* _Your instructions_: Return, exactly as written, the lines from the one containing "2 - PANEL_TILT)" through the one containing "obj.matrix_world = Matrix.Identity(4)", with both ends included.

-- START OF Source material --

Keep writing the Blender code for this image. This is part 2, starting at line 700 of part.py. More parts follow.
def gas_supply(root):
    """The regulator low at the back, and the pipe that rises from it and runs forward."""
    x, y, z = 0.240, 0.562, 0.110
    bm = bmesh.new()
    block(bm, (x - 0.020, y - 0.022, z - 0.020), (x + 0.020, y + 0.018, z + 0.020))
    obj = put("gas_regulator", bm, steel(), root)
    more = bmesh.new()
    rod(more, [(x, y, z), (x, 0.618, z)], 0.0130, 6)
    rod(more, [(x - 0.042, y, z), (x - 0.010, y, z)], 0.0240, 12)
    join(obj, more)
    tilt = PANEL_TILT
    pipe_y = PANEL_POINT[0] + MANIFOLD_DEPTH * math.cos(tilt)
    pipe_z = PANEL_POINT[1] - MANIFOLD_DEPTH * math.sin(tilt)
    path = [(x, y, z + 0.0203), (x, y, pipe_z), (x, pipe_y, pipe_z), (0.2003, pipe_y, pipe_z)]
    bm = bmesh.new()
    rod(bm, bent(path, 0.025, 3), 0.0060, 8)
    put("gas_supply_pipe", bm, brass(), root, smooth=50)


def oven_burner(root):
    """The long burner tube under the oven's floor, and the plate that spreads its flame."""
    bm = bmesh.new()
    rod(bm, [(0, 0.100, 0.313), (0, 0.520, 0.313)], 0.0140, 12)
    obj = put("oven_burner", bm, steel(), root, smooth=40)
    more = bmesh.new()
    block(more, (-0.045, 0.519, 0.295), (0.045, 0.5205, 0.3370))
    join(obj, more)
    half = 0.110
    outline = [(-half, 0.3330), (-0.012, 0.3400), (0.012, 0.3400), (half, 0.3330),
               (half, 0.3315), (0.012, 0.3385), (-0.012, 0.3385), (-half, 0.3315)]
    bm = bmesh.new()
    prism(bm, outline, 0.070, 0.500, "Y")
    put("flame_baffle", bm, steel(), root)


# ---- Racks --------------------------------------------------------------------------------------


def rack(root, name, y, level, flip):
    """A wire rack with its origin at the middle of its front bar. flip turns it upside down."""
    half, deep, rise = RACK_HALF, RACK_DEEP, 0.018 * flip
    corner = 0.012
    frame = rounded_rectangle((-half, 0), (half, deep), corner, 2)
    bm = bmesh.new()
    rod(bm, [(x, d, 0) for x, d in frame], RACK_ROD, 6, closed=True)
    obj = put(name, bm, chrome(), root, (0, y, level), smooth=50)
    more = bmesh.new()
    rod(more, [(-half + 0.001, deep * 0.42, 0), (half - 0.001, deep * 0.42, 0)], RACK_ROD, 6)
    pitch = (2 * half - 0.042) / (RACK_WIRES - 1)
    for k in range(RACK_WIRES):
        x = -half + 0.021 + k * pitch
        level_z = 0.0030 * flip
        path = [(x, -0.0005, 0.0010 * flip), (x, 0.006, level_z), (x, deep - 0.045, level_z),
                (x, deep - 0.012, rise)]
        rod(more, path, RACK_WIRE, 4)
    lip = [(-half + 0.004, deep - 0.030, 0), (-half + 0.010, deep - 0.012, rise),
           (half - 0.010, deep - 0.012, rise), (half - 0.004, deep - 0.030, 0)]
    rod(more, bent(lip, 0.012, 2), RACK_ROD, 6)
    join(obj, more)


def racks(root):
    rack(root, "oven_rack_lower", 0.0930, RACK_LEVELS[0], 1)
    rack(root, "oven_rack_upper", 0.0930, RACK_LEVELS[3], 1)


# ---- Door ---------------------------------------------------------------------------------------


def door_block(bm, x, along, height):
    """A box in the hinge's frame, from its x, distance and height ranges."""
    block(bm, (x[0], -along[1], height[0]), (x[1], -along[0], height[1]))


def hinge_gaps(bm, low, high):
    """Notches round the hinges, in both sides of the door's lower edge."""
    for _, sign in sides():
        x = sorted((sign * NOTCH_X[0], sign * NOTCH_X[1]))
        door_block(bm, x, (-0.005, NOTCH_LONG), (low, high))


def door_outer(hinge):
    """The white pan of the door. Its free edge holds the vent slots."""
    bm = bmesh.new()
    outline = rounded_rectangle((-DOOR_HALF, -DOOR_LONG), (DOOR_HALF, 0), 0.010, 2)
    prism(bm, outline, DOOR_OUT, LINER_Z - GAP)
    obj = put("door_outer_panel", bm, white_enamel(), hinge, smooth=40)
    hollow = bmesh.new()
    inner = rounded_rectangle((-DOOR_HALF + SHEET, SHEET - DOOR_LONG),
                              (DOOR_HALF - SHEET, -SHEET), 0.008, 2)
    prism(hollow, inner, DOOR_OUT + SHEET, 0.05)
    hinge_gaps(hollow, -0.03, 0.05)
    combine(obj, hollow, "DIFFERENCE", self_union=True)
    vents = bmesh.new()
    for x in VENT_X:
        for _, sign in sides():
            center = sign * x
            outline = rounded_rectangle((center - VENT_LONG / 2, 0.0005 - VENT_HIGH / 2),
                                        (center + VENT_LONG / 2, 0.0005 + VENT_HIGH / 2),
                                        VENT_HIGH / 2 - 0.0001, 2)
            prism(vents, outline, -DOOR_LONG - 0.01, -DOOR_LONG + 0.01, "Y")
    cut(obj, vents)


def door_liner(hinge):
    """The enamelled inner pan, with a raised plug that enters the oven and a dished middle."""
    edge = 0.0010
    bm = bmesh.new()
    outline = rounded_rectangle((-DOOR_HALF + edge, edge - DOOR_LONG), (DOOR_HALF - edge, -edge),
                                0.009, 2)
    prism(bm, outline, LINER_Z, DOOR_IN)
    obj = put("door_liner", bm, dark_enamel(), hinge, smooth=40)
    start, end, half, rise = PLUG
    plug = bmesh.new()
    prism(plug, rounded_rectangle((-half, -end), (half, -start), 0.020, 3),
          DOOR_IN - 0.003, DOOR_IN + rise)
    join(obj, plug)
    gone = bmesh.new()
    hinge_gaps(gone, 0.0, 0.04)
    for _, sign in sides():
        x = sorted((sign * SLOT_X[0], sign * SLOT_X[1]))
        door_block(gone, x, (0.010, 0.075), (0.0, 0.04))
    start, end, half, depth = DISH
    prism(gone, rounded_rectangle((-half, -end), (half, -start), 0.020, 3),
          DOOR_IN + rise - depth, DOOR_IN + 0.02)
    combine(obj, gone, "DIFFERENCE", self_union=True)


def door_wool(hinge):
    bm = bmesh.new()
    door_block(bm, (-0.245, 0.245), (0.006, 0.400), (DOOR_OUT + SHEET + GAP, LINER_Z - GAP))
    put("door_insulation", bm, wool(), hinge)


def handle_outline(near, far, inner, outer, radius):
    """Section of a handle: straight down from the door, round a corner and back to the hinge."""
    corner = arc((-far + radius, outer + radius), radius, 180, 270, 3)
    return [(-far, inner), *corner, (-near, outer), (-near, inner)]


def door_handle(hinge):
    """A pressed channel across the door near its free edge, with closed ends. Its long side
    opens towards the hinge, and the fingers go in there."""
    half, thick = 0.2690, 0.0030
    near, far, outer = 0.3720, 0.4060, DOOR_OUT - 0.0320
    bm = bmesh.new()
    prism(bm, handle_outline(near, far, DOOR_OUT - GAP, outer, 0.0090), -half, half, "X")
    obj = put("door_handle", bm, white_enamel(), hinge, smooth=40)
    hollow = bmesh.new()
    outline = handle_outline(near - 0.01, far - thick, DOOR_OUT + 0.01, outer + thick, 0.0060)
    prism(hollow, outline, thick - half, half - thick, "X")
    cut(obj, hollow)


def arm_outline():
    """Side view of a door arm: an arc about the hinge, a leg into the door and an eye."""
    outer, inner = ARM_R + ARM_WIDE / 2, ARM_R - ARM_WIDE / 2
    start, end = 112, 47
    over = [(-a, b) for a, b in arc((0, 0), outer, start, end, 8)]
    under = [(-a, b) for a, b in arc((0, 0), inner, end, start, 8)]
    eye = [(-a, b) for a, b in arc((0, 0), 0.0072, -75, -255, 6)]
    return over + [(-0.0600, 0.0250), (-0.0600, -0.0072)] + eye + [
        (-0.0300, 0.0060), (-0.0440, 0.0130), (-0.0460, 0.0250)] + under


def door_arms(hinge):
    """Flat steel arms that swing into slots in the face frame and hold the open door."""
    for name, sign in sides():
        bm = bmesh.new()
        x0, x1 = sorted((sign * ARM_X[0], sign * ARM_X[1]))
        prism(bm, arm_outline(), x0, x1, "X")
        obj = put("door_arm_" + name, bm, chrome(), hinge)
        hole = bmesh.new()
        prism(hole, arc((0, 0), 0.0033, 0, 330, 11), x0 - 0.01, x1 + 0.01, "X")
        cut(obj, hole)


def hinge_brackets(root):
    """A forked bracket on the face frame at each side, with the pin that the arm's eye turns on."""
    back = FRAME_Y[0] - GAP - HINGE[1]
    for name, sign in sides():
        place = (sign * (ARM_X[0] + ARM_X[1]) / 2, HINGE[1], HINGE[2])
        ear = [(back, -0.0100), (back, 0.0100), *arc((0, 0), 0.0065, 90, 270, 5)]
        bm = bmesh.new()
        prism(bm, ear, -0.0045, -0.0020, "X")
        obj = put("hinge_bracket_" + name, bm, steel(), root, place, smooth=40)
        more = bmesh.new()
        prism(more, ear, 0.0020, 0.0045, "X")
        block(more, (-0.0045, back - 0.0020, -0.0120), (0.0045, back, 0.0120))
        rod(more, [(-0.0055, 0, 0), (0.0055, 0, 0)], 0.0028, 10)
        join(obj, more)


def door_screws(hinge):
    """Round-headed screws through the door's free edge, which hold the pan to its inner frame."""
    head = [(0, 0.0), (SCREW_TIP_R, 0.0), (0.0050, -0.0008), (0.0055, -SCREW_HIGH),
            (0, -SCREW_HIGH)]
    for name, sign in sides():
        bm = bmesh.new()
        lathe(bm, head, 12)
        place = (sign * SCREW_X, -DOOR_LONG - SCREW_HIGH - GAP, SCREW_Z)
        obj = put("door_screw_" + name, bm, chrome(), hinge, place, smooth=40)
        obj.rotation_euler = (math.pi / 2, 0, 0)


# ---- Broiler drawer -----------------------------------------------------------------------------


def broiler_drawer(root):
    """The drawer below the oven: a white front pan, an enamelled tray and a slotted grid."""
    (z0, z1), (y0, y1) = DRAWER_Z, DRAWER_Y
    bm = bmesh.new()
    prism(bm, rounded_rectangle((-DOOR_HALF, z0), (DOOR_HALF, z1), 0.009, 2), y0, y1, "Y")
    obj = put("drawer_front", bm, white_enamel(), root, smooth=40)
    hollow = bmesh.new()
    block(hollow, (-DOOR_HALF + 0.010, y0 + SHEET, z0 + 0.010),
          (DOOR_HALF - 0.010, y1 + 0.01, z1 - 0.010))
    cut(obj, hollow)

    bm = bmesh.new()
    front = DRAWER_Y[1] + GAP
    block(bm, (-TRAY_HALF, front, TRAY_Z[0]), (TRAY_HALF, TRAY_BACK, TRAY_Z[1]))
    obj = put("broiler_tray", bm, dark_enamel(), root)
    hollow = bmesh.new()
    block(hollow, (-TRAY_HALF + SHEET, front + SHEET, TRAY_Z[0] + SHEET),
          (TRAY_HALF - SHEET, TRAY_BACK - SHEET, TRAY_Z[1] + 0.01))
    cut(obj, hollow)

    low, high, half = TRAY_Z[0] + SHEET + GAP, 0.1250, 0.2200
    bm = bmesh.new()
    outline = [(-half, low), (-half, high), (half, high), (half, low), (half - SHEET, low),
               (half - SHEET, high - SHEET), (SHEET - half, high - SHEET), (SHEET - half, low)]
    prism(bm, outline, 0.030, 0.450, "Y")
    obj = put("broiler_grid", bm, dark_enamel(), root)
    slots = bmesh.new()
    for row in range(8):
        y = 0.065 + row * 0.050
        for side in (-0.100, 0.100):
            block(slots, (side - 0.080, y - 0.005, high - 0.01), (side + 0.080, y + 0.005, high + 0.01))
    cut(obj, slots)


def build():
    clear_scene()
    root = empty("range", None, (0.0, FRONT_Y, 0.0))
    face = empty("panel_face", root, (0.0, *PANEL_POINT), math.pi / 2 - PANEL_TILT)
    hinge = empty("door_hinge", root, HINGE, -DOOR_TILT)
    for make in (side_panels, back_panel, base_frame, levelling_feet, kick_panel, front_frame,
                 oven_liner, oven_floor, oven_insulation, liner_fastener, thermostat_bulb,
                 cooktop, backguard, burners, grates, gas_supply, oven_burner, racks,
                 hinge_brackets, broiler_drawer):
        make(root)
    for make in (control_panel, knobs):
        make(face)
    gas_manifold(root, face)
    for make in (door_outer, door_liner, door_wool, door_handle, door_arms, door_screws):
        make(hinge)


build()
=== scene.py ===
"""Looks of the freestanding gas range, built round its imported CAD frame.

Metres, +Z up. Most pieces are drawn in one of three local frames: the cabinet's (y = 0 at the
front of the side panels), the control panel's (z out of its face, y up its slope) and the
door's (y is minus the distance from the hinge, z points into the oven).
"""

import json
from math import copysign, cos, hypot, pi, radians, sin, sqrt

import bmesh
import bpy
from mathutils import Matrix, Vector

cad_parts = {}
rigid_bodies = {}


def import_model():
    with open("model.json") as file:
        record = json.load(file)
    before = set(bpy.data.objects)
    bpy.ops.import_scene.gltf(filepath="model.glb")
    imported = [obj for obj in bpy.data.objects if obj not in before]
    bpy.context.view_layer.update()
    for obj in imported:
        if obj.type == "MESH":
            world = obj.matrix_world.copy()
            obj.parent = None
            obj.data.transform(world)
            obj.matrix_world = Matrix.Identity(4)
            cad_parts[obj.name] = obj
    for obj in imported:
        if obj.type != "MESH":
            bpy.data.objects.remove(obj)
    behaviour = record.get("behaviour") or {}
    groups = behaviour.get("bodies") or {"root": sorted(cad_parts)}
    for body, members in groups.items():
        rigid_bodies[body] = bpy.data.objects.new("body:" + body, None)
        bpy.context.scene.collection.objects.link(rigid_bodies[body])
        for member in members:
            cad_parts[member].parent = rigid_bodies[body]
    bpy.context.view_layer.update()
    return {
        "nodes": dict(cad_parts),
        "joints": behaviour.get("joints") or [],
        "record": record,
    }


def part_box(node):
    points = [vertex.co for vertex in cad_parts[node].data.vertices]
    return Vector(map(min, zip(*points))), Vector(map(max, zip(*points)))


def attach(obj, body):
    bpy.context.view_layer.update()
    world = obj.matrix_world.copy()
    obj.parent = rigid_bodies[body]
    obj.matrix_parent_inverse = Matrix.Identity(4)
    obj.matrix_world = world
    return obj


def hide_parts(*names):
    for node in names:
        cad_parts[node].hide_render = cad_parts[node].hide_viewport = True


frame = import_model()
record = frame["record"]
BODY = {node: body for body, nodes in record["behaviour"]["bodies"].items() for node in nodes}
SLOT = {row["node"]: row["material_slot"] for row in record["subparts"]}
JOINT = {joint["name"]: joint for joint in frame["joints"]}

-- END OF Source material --

* _Problem solution_:
    face = empty("panel_face", root, (0.0, *PANEL_POINT), math.pi / 2 - PANEL_TILT)
    hinge = empty("door_hinge", root, HINGE, -DOOR_TILT)
    for make in (side_panels, back_panel, base_frame, levelling_feet, kick_panel, front_frame,
                 oven_liner, oven_floor, oven_insulation, liner_fastener, thermostat_bulb,
                 cooktop, backguard, burners, grates, gas_supply, oven_burner, racks,
                 hinge_brackets, broiler_drawer):
        make(root)
    for make in (control_panel, knobs):
        make(face)
    gas_manifold(root, face)
    for make in (door_outer, door_liner, door_wool, door_handle, door_arms, door_screws):
        make(hinge)


build()
=== scene.py ===
"""Looks of the freestanding gas range, built round its imported CAD frame.

Metres, +Z up. Most pieces are drawn in one of three local frames: the cabinet's (y = 0 at the
front of the side panels), the control panel's (z out of its face, y up its slope) and the
door's (y is minus the distance from the hinge, z points into the oven).
"""

import json
from math import copysign, cos, hypot, pi, radians, sin, sqrt

import bmesh
import bpy
from mathutils import Matrix, Vector

cad_parts = {}
rigid_bodies = {}


def import_model():
    with open("model.json") as file:
        record = json.load(file)
    before = set(bpy.data.objects)
    bpy.ops.import_scene.gltf(filepath="model.glb")
    imported = [obj for obj in bpy.data.objects if obj not in before]
    bpy.context.view_layer.update()
    for obj in imported:
        if obj.type == "MESH":
            world = obj.matrix_world.copy()
            obj.parent = None
            obj.data.transform(world)
            obj.matrix_world = Matrix.Identity(4)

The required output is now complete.